Aussi rien de plus difficile à expliquer que la formation, ou comme on dit en ce temps où l’on aime à amplifier les mots, la genèse d’une conscience positiviste, c’est-à-dire d’une conscience où il n’entre absolument aucune inspiration, aucune réminiscence du passé, d’une conscience placée en dehors de toute espèce d’idée ou de loi supérieure à l’homme. Que sera cette conscience et comment pourra-t-elle être dans la rigueur des mots une conscience morale, si elle se constitue sans aucune loi qui la domine, si elle répudie tout commandement catégorique, si elle écarte toute autorité qui puisse éclairer ses incertitudes, briser ses résistances ou condamner ses révoltes ? Comment cette conscience pourrait-elle se lier elle-même, s’obliger ? En vertu de quelle nécessité physique, ou de quelle induction, expérimentale, puisqu’on exclut toute nécessité rationnelle ou toute obligation morale en dehors et au-dessus de l’homme ?

Il n’y a pas d’erreur plus répandue que celle-ci, qui l’autre jour encore trouvait des interprètes dans nos chambres, où j’aime à recueillir l’écho plus ou moins fidèle des controverses contemporaines.
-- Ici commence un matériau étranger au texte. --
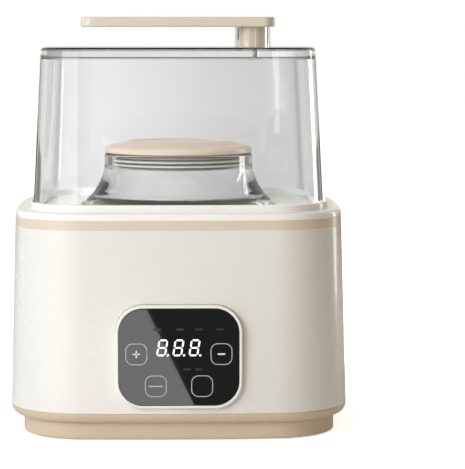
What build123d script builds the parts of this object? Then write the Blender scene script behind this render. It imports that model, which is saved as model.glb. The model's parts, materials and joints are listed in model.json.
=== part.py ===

On soutenait que, s’il y a des divergences, entre les hommes sur les questions religieuses et métaphysiques, les mêmes divergences n’existent pas relativement, au juste et à l’injuste, au bien et au mal. — « Tous les hommes, disait-on, sont unis dans cette communion morale du devoir qui consiste à proclamer l’existence du droit comme obligatoire pour tous ; et ceux-là mêmes qui violent la justice, l’affirment encore ; si bien que les voleurs parlent de probité et les parjures de bonne foi, et ainsi, tous rendent hommage à la conscience qui les unit[1]. » De pareilles assertions m’étonnent. Où donc a-t-on pu constater cette « communion morale » de tous les hommes dans le devoir et dans le droit ? C’était bon avant l’ère du positivisme, quand la généralité des hommes, divisés ailleurs, s’accordait sur les principes de la morale, sans regarder de trop près à l’origine de ces principes. Aujourd’hui que l’analyse s’est portée de ce côté, il n’y a plus d’illusion à se faire sur cette prétendue unanimité morale. Dans le fait il est possible que raccord apparent se maintienne longtemps par la force de l’habitude et de la tradition. Théoriquement cet accord est détruit. Il l’est depuis le jour où l’on a discuté les bases de cet accord au nom de l’expérience positive. Le législateur optimiste dont nous citons l’opinion n’avait-il pas

  1. Discussion sur le serment judiciaire, séance du 22 juin 1882.